• _Work to be completed_
Copy the data exactly from the line that contains "function makeStem(stem, shoots, points, random)" through the line that contains "bpy.data.objects.remove(obj)", keeping both end lines and leaving out everything else.
>> Begin Supplied data
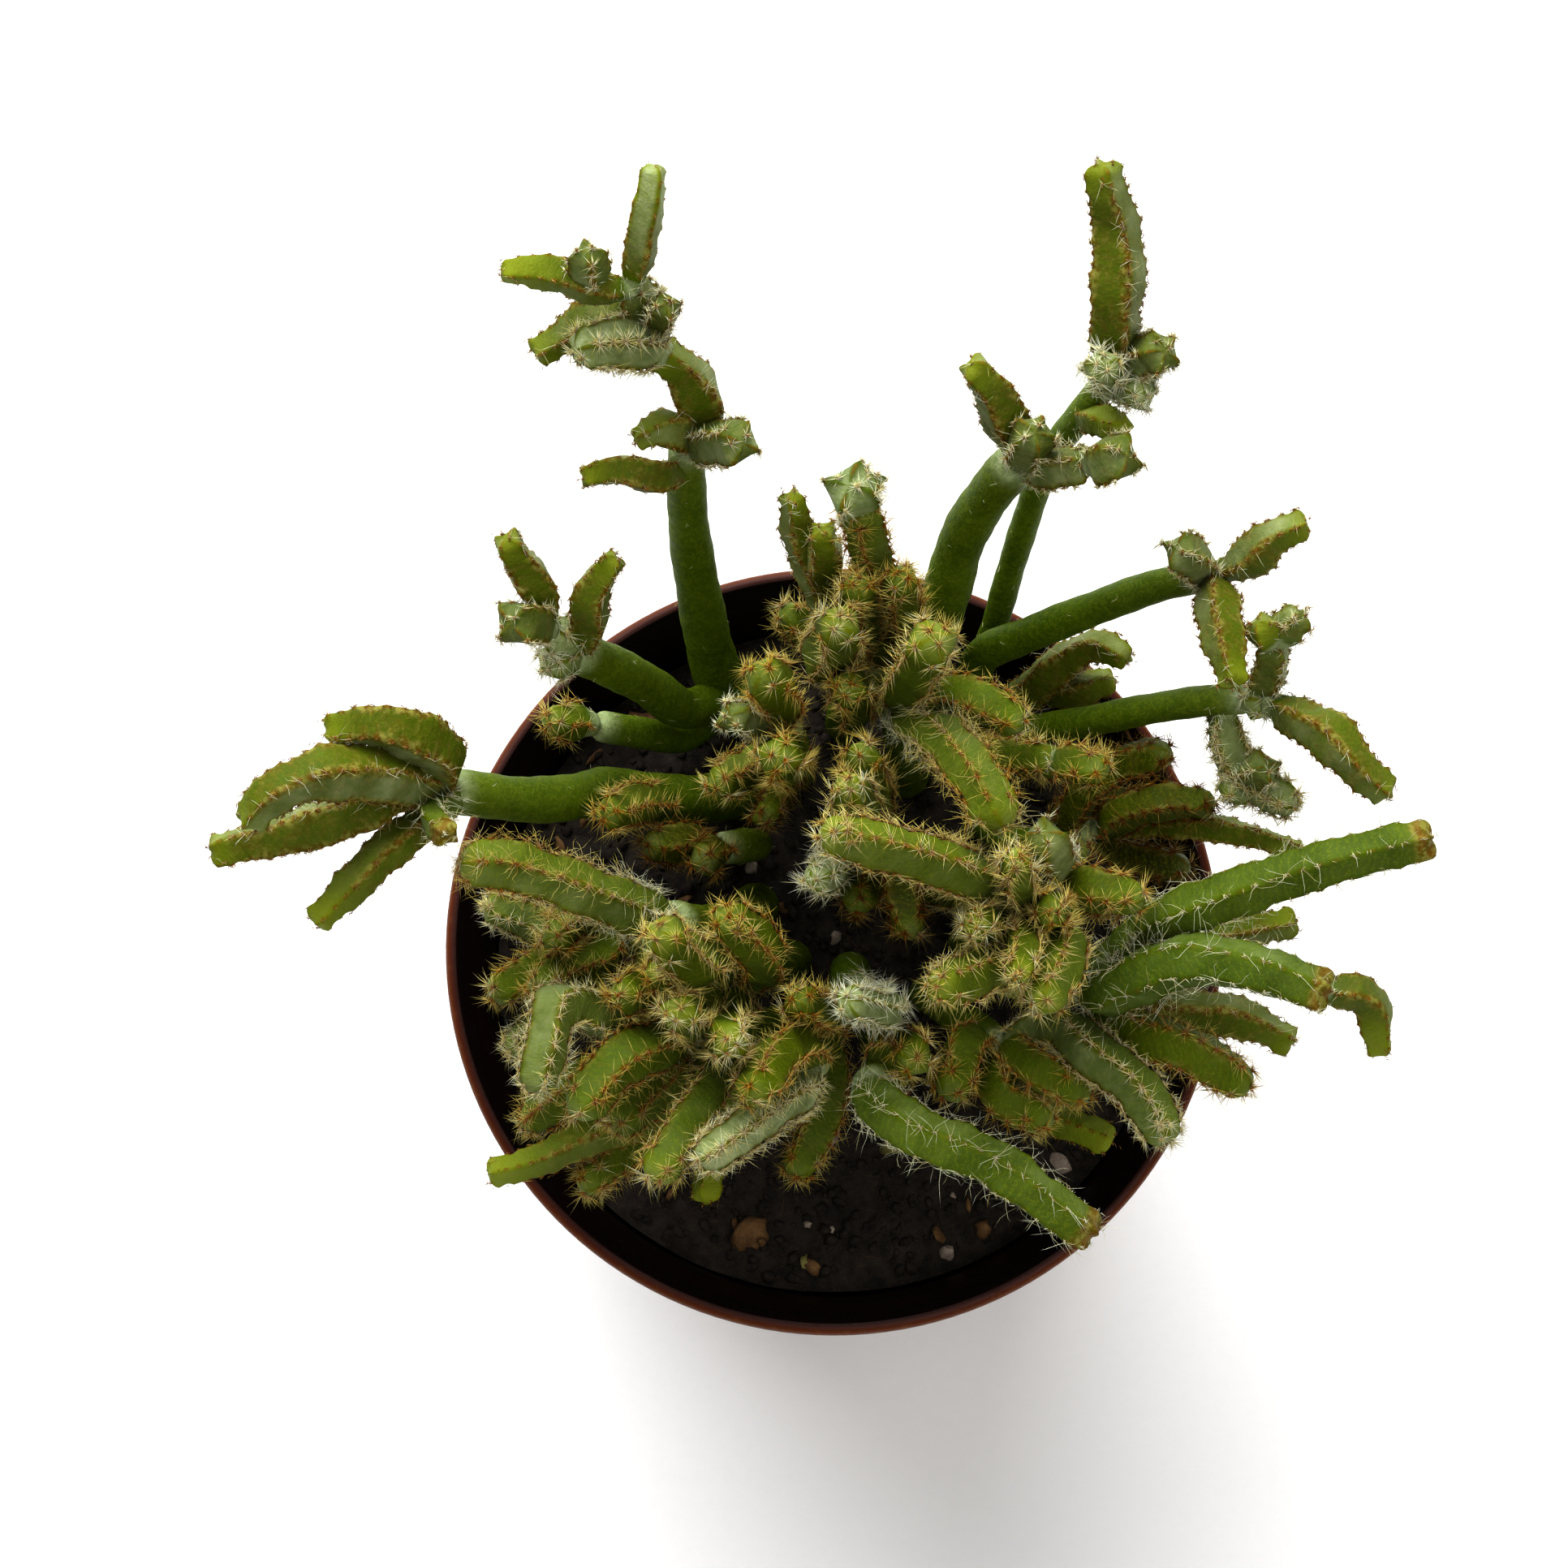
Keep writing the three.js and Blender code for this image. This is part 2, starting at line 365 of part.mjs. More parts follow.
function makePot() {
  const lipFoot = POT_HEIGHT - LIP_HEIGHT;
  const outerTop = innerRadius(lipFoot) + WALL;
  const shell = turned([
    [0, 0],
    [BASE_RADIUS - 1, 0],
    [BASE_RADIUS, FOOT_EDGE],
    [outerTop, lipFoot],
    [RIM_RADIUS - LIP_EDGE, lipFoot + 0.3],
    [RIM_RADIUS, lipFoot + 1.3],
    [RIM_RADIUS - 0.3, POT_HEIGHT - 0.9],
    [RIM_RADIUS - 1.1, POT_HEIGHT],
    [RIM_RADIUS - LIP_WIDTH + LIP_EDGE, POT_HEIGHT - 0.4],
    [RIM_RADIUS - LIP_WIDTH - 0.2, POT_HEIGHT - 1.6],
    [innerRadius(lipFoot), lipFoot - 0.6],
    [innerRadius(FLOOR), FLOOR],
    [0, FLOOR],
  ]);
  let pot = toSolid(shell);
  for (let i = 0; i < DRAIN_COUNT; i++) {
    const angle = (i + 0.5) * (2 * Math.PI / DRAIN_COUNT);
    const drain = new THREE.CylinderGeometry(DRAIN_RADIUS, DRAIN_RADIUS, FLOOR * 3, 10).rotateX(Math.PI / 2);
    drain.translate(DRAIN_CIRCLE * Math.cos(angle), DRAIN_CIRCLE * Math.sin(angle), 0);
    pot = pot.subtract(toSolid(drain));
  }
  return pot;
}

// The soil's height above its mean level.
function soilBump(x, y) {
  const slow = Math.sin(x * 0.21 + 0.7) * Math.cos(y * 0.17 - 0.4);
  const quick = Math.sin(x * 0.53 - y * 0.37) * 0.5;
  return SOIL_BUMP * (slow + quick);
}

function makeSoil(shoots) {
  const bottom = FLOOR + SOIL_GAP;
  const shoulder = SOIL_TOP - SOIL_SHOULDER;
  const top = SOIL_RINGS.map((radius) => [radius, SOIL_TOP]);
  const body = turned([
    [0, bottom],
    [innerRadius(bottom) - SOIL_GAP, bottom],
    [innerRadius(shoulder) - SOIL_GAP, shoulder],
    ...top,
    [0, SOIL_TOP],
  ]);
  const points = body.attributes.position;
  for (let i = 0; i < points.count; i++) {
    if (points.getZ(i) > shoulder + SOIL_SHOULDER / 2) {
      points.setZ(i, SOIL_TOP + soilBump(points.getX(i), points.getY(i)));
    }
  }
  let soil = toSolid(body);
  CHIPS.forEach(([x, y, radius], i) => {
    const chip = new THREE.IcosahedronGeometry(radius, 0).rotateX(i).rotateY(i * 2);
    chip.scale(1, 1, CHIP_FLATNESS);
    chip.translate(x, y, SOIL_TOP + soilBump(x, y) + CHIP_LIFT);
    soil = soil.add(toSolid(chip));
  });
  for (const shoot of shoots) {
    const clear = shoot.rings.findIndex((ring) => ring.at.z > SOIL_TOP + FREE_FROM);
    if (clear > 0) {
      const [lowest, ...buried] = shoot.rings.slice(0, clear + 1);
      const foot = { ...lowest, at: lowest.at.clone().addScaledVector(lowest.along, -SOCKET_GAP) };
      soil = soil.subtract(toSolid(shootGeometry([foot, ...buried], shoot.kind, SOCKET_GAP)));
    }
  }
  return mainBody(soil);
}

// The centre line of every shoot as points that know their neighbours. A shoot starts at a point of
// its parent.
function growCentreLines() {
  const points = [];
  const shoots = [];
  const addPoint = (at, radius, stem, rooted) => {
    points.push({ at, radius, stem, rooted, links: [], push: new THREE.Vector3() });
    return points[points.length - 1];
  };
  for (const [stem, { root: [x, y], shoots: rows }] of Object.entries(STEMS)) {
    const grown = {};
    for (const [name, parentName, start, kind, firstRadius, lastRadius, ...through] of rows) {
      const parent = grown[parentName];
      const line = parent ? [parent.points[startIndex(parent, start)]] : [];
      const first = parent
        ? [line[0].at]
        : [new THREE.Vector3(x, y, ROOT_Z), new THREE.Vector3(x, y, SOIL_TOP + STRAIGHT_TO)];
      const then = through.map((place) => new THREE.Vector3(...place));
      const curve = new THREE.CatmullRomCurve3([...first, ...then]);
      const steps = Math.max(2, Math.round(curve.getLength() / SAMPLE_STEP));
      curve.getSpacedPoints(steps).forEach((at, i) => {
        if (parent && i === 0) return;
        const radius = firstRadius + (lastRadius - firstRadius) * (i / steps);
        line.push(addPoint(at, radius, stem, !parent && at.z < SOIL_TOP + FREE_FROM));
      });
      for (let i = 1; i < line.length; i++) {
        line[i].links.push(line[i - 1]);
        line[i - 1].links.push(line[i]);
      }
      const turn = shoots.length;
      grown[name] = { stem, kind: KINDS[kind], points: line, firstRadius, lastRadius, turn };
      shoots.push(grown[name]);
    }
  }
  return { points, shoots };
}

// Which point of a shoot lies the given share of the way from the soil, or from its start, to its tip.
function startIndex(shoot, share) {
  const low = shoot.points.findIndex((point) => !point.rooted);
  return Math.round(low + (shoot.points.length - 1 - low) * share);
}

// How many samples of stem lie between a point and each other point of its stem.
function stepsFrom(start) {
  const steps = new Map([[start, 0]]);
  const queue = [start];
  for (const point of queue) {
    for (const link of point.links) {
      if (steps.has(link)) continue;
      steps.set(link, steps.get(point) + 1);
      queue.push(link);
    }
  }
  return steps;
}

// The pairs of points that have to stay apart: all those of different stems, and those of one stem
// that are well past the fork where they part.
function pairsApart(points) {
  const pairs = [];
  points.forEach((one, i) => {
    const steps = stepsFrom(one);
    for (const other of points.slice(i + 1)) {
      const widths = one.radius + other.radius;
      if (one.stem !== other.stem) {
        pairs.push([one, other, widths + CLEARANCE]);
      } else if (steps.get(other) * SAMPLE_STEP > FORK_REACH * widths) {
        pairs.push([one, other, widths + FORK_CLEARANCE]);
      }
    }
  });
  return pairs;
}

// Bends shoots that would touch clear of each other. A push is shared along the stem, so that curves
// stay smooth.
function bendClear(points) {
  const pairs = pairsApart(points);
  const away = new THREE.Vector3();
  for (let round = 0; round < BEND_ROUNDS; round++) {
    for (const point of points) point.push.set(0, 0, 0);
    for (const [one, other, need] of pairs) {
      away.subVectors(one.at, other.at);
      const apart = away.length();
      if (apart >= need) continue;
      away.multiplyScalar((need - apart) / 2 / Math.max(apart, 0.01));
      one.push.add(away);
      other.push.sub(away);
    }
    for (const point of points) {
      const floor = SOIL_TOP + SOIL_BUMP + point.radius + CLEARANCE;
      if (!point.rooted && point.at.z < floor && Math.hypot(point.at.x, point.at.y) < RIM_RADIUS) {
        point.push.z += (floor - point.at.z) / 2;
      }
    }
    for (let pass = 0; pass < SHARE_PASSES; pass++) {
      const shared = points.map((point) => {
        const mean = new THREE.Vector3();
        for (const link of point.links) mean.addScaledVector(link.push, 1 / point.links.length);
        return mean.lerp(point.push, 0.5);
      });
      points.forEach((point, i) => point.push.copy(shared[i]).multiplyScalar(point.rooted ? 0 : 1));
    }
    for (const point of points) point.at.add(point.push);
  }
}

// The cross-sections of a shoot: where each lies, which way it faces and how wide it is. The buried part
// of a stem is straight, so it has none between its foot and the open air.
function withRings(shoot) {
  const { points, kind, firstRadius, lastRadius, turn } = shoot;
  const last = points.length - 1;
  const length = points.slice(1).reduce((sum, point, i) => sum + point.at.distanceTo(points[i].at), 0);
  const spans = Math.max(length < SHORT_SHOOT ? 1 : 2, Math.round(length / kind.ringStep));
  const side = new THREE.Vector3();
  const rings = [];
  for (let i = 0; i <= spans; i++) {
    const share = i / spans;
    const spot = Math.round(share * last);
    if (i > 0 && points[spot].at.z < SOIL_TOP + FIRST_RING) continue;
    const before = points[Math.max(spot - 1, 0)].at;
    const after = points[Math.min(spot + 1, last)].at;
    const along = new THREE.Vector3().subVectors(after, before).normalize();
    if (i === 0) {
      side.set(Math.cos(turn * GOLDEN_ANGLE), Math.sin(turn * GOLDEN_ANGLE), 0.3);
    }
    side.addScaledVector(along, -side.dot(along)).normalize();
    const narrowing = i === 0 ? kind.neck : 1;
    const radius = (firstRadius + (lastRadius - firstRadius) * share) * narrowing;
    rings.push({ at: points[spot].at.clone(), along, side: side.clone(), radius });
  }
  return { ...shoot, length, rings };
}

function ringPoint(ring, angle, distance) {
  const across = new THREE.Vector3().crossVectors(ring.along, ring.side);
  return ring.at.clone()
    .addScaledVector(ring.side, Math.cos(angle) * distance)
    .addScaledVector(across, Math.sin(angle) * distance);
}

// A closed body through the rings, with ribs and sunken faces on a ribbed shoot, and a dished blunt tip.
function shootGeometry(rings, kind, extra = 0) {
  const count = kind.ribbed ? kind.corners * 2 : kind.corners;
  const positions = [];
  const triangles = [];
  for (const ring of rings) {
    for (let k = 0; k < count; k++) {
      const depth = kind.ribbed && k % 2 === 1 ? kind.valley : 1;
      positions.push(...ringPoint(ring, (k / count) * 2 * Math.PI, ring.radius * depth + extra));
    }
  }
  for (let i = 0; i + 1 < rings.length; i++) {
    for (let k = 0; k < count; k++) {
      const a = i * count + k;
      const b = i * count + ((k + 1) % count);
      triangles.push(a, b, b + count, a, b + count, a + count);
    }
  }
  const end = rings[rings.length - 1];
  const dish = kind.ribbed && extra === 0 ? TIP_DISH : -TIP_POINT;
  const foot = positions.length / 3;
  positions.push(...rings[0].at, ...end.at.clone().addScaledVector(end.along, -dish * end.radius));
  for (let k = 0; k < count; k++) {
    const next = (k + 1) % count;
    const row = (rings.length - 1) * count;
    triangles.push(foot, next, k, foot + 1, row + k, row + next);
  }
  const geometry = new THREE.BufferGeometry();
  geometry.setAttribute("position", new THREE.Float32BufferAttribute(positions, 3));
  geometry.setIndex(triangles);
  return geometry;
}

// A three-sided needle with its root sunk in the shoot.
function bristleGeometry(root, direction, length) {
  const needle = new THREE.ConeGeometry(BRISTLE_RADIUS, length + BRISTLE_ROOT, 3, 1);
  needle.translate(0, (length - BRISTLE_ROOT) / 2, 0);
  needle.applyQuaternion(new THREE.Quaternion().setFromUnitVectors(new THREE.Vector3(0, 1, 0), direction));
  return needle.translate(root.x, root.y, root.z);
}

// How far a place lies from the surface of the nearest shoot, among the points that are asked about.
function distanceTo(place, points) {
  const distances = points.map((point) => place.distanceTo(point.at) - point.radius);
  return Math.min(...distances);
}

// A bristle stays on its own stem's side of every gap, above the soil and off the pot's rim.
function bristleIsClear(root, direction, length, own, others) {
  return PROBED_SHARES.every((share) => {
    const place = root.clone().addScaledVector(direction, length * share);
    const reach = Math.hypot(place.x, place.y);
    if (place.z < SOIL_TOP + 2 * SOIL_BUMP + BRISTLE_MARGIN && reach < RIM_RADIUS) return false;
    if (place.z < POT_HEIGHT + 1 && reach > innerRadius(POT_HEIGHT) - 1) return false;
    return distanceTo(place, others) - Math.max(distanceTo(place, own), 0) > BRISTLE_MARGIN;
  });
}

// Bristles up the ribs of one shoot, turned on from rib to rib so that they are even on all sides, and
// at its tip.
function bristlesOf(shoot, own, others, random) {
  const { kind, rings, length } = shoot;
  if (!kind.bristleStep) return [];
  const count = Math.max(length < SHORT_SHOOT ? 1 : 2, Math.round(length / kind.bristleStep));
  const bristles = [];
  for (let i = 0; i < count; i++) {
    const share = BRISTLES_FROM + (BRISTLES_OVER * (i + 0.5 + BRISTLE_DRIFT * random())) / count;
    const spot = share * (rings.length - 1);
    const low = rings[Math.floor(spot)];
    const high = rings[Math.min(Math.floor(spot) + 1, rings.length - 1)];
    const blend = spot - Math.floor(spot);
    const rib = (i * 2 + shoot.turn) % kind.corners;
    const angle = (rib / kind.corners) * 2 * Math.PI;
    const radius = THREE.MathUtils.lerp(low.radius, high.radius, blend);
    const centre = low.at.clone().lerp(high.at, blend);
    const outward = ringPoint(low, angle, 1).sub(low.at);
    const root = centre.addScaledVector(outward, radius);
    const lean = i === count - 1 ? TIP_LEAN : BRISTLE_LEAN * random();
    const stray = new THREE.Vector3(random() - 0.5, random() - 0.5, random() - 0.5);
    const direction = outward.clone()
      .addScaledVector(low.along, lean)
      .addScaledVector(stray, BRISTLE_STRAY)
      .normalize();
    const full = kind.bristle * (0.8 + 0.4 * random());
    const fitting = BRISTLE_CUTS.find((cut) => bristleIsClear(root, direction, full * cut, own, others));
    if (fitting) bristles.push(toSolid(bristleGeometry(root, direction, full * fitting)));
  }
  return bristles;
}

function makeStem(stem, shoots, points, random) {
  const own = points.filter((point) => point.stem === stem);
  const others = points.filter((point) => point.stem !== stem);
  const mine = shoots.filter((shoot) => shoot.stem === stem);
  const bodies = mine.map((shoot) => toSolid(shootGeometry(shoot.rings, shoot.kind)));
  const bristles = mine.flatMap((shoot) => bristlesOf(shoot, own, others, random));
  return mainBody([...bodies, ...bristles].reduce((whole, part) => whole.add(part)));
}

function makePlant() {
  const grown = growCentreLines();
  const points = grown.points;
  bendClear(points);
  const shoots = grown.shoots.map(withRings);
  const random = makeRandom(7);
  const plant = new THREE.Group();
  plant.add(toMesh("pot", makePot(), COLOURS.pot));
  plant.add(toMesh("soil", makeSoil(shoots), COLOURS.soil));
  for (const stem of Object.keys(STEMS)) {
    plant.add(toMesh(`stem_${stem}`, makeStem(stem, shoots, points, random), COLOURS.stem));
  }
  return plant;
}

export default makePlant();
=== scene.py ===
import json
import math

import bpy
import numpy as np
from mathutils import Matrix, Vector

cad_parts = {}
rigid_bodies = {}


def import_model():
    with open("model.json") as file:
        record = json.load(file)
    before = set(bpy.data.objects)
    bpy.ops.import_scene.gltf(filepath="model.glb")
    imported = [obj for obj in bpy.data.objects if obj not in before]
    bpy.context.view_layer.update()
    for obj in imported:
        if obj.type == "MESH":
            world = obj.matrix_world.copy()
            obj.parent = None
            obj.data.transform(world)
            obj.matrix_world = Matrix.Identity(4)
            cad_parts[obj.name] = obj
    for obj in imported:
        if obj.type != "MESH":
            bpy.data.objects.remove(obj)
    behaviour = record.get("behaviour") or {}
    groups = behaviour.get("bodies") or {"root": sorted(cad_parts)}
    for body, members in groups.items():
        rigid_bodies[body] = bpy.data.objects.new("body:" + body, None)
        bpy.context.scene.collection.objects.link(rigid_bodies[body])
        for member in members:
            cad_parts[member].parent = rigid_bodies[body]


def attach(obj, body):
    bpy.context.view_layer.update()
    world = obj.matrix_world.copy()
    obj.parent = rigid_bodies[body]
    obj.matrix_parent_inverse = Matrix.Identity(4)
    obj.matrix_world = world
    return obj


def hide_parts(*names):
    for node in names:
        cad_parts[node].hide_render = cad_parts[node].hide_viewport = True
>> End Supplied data
• _Answer to the exercise_
function makeStem(stem, shoots, points, random) {
  const own = points.filter((point) => point.stem === stem);
  const others = points.filter((point) => point.stem !== stem);
  const mine = shoots.filter((shoot) => shoot.stem === stem);
  const bodies = mine.map((shoot) => toSolid(shootGeometry(shoot.rings, shoot.kind)));
  const bristles = mine.flatMap((shoot) => bristlesOf(shoot, own, others, random));
  return mainBody([...bodies, ...bristles].reduce((whole, part) => whole.add(part)));
}

function makePlant() {
  const grown = growCentreLines();
  const points = grown.points;
  bendClear(points);
  const shoots = grown.shoots.map(withRings);
  const random = makeRandom(7);
  const plant = new THREE.Group();
  plant.add(toMesh("pot", makePot(), COLOURS.pot));
  plant.add(toMesh("soil", makeSoil(shoots), COLOURS.soil));
  for (const stem of Object.keys(STEMS)) {
    plant.add(toMesh(`stem_${stem}`, makeStem(stem, shoots, points, random), COLOURS.stem));
  }
  return plant;
}

export default makePlant();
=== scene.py ===
import json
import math

import bpy
import numpy as np
from mathutils import Matrix, Vector

cad_parts = {}
rigid_bodies = {}


def import_model():
    with open("model.json") as file:
        record = json.load(file)
    before = set(bpy.data.objects)
    bpy.ops.import_scene.gltf(filepath="model.glb")
    imported = [obj for obj in bpy.data.objects if obj not in before]
    bpy.context.view_layer.update()
    for obj in imported:
        if obj.type == "MESH":
            world = obj.matrix_world.copy()
            obj.parent = None
            obj.data.transform(world)
            obj.matrix_world = Matrix.Identity(4)
            cad_parts[obj.name] = obj
    for obj in imported:
        if obj.type != "MESH":
            bpy.data.objects.remove(obj)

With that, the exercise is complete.